Technical Abstract: Corn non-grain biomass (stover) retention is a critical soil management practice with consequential improvement in soil functions, productivity and reduction of carbon loss through emissions. Quantifying short- to medium- term (5 to 20 year) variation and rates of soil organic carbon (SOC) accruals (accumulation, retention and sequestration) in response to corn residue treatment will further support the need for balance allocation of biomass between soil conservation and use as stock for bioethanol. This suggests the need to quantify the change in SOC - over time and estimate SOC accrual rates, while assessing for the effect of soil, landscape position, climate and other management factors on SOC accrual rate. Relevant data from ten USDA-Agricultural Research Service experimental sites across the United states such as the Greenhouse gas Reduction through Agricultural Carbon Enhancement (GRACEnet) and Resilient Economic Agricultural Practices (REAP) experiments were compiled.

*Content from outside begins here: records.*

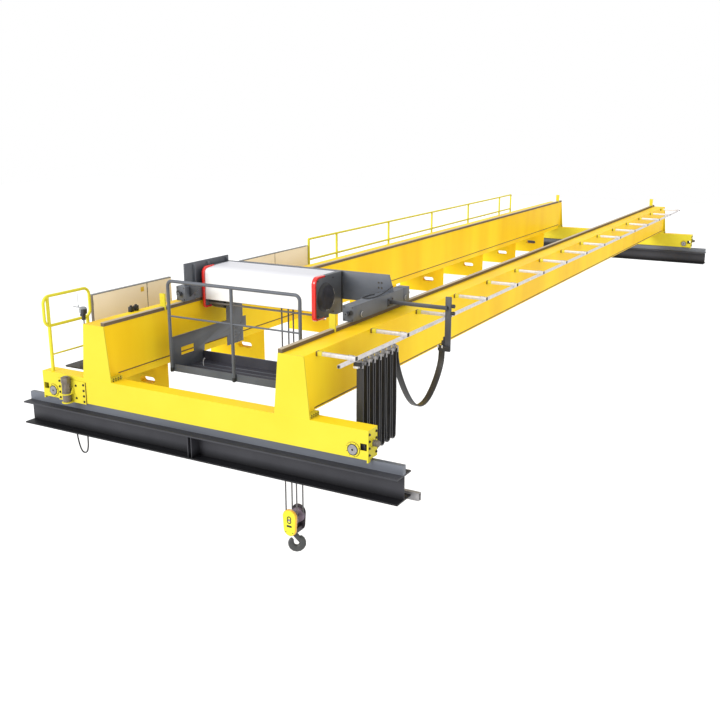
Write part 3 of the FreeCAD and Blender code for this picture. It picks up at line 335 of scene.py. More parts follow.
CAD_FINISHES = { YELLOW: ("girder_end_plates", "trolley_end_stops"),
    CARRIAGE_YELLOW_PAINTED_TOP: ("end_carriage_near", "end_carriage_far", "carriage_end_plates"),
    SHADE_SIDE_YELLOW: ("girder_left", "girder_right", "walkway_brackets"),
    TUBE_YELLOW: ("walkway_handrail", "walkway_guard"),
    CHARCOAL: ("runway_beam_near", "runway_beam_far"), RAIL_BLUE: ("runway_rails",),
    RAIL_BROWN: ("trolley_rails",), ROD_BROWN: ("hoist_tie_rod",), ZINC: ("festoon_track",),
    GREY_ZINC: ("conductor_rail", "collector_arm"),
    SLATE: ("trolley_beam_left", "trolley_beam_right", "platform_tray", "platform_handrail"),
    SLATE_DARK_AND_SHADE: ("hoist_gear_case", "rope_drum"), DECK: ("walkway_floor",),
    IRON: ("runway_wheel_near_left", "runway_wheel_near_right", "runway_wheel_far_left",
    "runway_wheel_far_right", "trolley_wheels_near", "trolley_wheels_far"),
    SHEAVE_PURPLE: ("hook_sheaves",), BUSH_BROWN: ("guide_roller",), }


def finish_cad_nodes():
    for material, names in CAD_FINISHES.items():
        for name in names:
            mesh = nodes[name].data
            mesh.materials.clear()
            mesh.materials.append(material)


finish_cad_nodes()


# --- Mesh building ----------------------------------------------------------------------
def basis(direction):
    """A turn that takes +Z to the direction."""
    return Vector(direction).normalized().to_track_quat("Z", "Y").to_matrix().to_4x4()


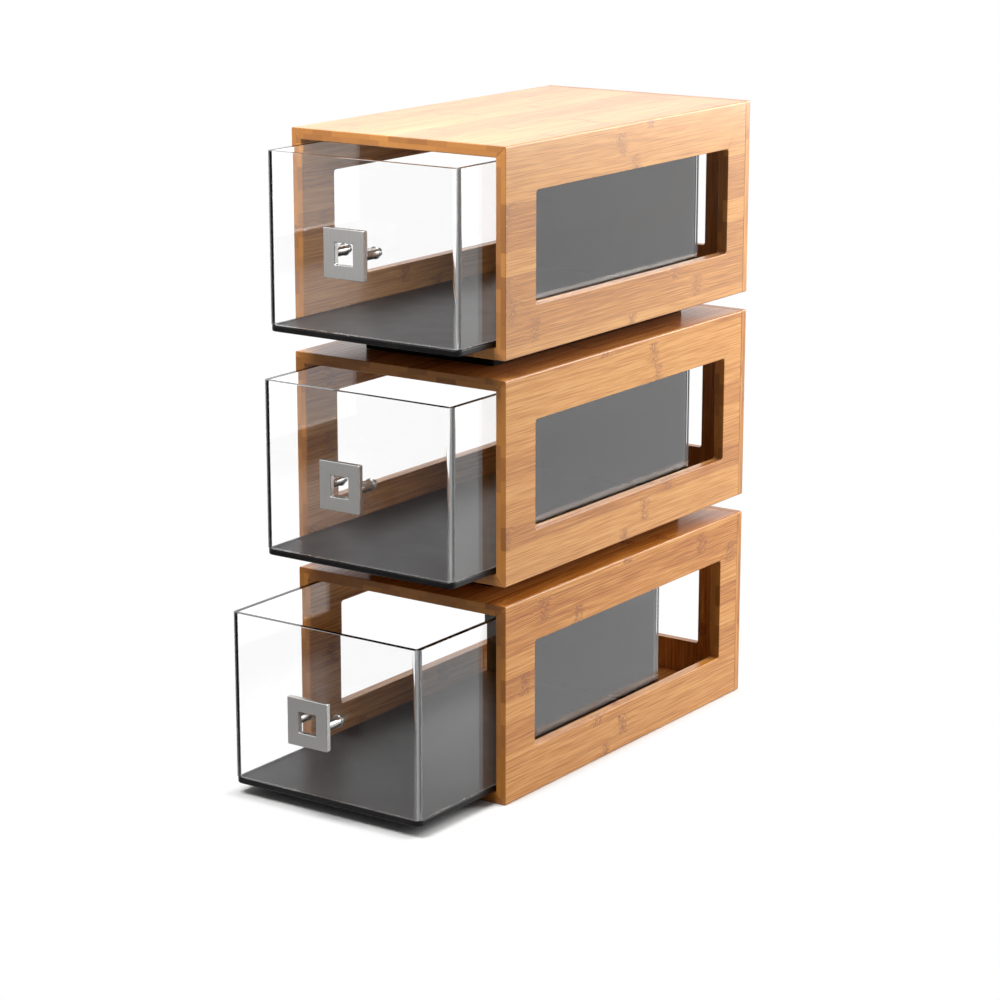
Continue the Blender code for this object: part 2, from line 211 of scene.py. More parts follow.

This consists of plots with replicated stover treatments, soil sampling up to 30cm and a consistent method of SOC analysis. Accrual rates of SOC in soil and other metric of SOC retention were determined over 3 to 24 years by fitting linear model on the time series data. Significant variation in SOC accrual rates were observed from site to site, while observing significant (p < 0.05) increasing or decreasing effect of soil moisture, soil temperature gradient and other management factors on the accrual rates.